OTTAWA (Reuters) - Canada signaled on Thursday it is likely to make a decision soon on whether to replace its aging CF-18 fighter jets with F-35 stealth fighters from Lockheed Martin Corp or hold an open competition among aircraft makers.
Public Works Minister Diane Finley said on Thursday the Conservative government will finish its review of reports on how to replace its jet fighters in the coming weeks.
After running into a storm of criticism, the Conservative government pressed the reset button in 2012 on its original plan to buy 65 F-35 stealth fighters from Lockheed Martin for C$9 billion ($8.3 billion) without holding an open tender.
The government has since invited other manufacturers to provide details on their fighters, and the Royal Canadian Air Force alongside an independent four-member panel has evaluated the various options.

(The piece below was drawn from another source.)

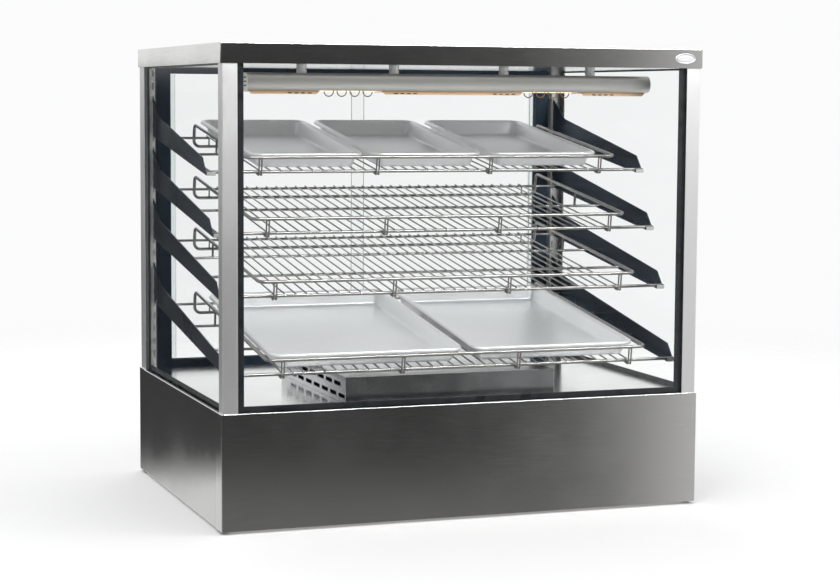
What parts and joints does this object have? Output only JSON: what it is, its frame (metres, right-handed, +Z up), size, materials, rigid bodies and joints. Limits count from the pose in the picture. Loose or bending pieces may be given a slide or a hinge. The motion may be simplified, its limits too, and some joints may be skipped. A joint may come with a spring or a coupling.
{
  "type": "hot food display case",
  "caption": "Countertop heated display case with a square glass window, four tilted wire shelves hung on slotted uprights, a lamp bar, and sliding glass doors behind.",
  "frame": {"origin": "on the table, at the middle of the case's footprint", "axes": "+X to the customer's right along the front, +Y from the customer's side to the operator's side, +Z up"},
  "size_m": [0.9, 0.6508, 0.836],
  "materials": {
    "steel_brushed": "brushed stainless sheet, grain along the panel",
    "steel_polished": "mirror-polished stainless sheet",
    "steel_satin": "satin stainless tube and sheet",
    "steel_dark": "dark reflective stainless frame",
    "wire_chrome": "bright chromed wire",
    "tray_metal": "bright smooth pressed sheet",
    "glass_clear": "clear toughened glass",
    "acrylic_clear": "clear extruded plastic edge profile",
    "seal_black": "black border seal",
    "rubber_black": "matt black rubber",
    "aluminium_satin": "plain cast aluminium",
    "ceramic_white": "white steatite",
    "quartz": "clear quartz envelope with a glowing coil",
    "badge_silver": "blank bright oval plate",
    "plastic_black": "black moulded plastic",
    "plastic_red": "red translucent rocker",
    "plastic_green": "green translucent rocker",
    "motor_paint": "grey painted motor can",
    "element_sheath": "heat-tinted steel sheath",
    "screw_steel": "plain stainless screws"
  },
  "bodies": {
    "cabinet": {"base_front_panel": "steel_brushed", "base_side_panel_left": "steel_brushed", "base_side_panel_right": "steel_brushed", "base_rear_panel": "steel_brushed", "base_floor_pan": "steel_satin", "deck_plate": "steel_polished", "feet": "rubber_black", "canopy_top": "steel_brushed", "canopy_ceiling": "steel_polished", "front_post_left": "steel_brushed", "front_post_right": "steel_brushed", "rear_posts": "steel_brushed", "front_glass": "glass_clear", "side_glass_left": "glass_clear", "side_glass_right": "glass_clear", "glass_seals": "seal_black", "badge_plate": "badge_silver", "slotted_upright_left": "steel_polished", "slotted_upright_right": "steel_polished", "rear_stiles": "steel_dark", "door_track_bottom": "steel_dark", "door_track_top": "steel_dark", "lamp_hood": "steel_satin", "lamp_end_caps": "steel_satin", "lamp_spacers": "wire_chrome", "lamp_holders": "ceramic_white", "quartz_lamps": "quartz", "lamp_guards": "wire_chrome", "heater_cover": "steel_polished", "heating_element": "element_sheath", "fan_motor": "motor_paint", "thermostat_body": "plastic_black", "switch_bezels": "plastic_black", "cable_gland": "plastic_black", "panel_screws": "screw_steel"},
    "door_left": {"rear_door_left": "glass_clear", "door_handle_left": "acrylic_clear"},
    "door_right": {"rear_door_right": "glass_clear", "door_handle_right": "acrylic_clear"},
    "shelf_1": {"shelf_1_brackets": "steel_dark", "shelf_1_rack": "wire_chrome", "shelf_1_guard": "wire_chrome"},
    "shelf_2": {"shelf_2_brackets": "steel_dark", "shelf_2_rack": "wire_chrome", "shelf_2_guard": "wire_chrome"},
    "shelf_3": {"shelf_3_brackets": "steel_dark", "shelf_3_rack": "wire_chrome", "shelf_3_guard": "wire_chrome"},
    "shelf_4": {"shelf_4_brackets": "steel_dark", "shelf_4_rack": "wire_chrome", "shelf_4_guard": "wire_chrome"},
    "tray_top_left": {"tray_top_left": "tray_metal"},
    "tray_top_centre": {"tray_top_centre": "tray_metal"},
    "tray_top_right": {"tray_top_right": "tray_metal"},
    "tray_bottom_left": {"tray_bottom_left": "tray_metal"},
    "tray_bottom_right": {"tray_bottom_right": "tray_metal"},
    "impeller": {"fan_impeller": "aluminium_satin"},
    "knob": {"thermostat_knob": "plastic_black"},
    "power_rocker": {"power_switch": "plastic_red"},
    "light_rocker": {"light_switch": "plastic_green"}
  },
  "joints": [
    {"name": "door_left_slide", "type": "slide", "parent": "cabinet", "child": "door_left", "axis": [1, 0, 0], "range_m": [0, 0.376]},
    {"name": "door_right_slide", "type": "slide", "parent": "cabinet", "child": "door_right", "axis": [1, 0, 0], "range_m": [-0.376, 0]},
    {"name": "shelf_1_lift", "type": "hinge", "parent": "cabinet", "child": "shelf_1", "pos_m": [0, 0.29575, 0.7323], "axis": [-1, 0, 0], "range_deg": [0, 6]},
    {"name": "shelf_2_lift", "type": "hinge", "parent": "cabinet", "child": "shelf_2", "pos_m": [0, 0.29575, 0.6323], "axis": [-1, 0, 0], "range_deg": [0, 6]},
    {"name": "shelf_3_lift", "type": "hinge", "parent": "cabinet", "child": "shelf_3", "pos_m": [0, 0.29575, 0.5323], "axis": [-1, 0, 0], "range_deg": [0, 6]},
    {"name": "shelf_4_lift", "type": "hinge", "parent": "cabinet", "child": "shelf_4", "pos_m": [0, 0.29575, 0.4073], "axis": [-1, 0, 0], "range_deg": [0, 6]},
    {"name": "tray_top_left_slide", "type": "slide", "parent": "shelf_1", "child": "tray_top_left", "axis": [0, 0.9903, 0.1392], "range_m": [0, 0.03]},
    {"name": "tray_top_centre_slide", "type": "slide", "parent": "shelf_1", "child": "tray_top_centre", "axis": [0, 0.9903, 0.1392], "range_m": [0, 0.03]},
    {"name": "tray_top_right_slide", "type": "slide", "parent": "shelf_1", "child": "tray_top_right", "axis": [0, 0.9903, 0.1392], "range_m": [0, 0.03]},
    {"name": "tray_bottom_left_slide", "type": "slide", "parent": "shelf_4", "child": "tray_bottom_left", "axis": [0, 0.9903, 0.1392], "range_m": [0, 0.05]},
    {"name": "tray_bottom_right_slide", "type": "slide", "parent": "shelf_4", "child": "tray_bottom_right", "axis": [0, 0.9903, 0.1392], "range_m": [0, 0.05]},
    {"name": "fan_spin", "type": "hinge", "parent": "cabinet", "child": "impeller", "pos_m": [-0.018, -0.08, 0.22], "axis": [0, 0, 1], "continuous": true},
    {"name": "knob_turn", "type": "hinge", "parent": "cabinet", "child": "knob", "pos_m": [-0.31, 0.303, 0.12], "axis": [0, -1, 0], "range_deg": [0, 270]},
    {"name": "power_rocker_tip", "type": "hinge", "parent": "cabinet", "child": "power_rocker", "pos_m": [-0.24, 0.298, 0.12], "axis": [-1, 0, 0], "range_deg": [0, 14]},
    {"name": "light_rocker_tip", "type": "hinge", "parent": "cabinet", "child": "light_rocker", "pos_m": [-0.2, 0.298, 0.12], "axis": [-1, 0, 0], "range_deg": [0, 14]}
  ]
}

“Over the next few weeks, ministers will finish reviewing a number of reports relating to the evaluation of options, industrial benefits, costs and other factors,” Finley told a defense trade show.
The central question is whether to hold a competitive tender or to buy the F-35 because it is the only plane that can meet the military’s needs.
Pressed by reporters as to when the government would decide what to do, Finley said Ottawa would first review the report and then see if it had any more questions.
“We want to get this done soon,” she said, declining to be more specific.
The F-35 is billed as the only fighter that can avoid radar detection, and advocates say participation in its manufacturing program will allow Canadians to bid on supplying components for the thousands of F-35s to be bought around the world.
Opposition parties slammed the decision not to hold a tender to replace the CF-18s, which came into service in the 1980s. The government’s spending watchdog said the decision to buy the F-35s had been based on bad data from officials who had downplayed the costs and risks.
“We always knew this was going to be a difficult decision. That’s why we’ve taken so much time,” Finley said.
Lockheed’s competitors promise guaranteed industrial benefits within Canada if their planes are picked.
The three competitors are:
- The F-18E/F Super Hornet, made by Boeing Co. It is a proven aircraft used heavily by the United States, but production may stop soon. Boeing says the United States and Australia will still be flying them for decades and Boeing will still service them.
- The Rafale, made by Dassault Aviation SA. France has used it in or over Afghanistan, Libya and Mali, but no country outside of France has bought the plane.
- The Eurofighter Typhoon, built by BAE Systems Plc, Airbus Group NV and Italy’s Finmeccanica SpA. More than 390 have been delivered to a number of nations.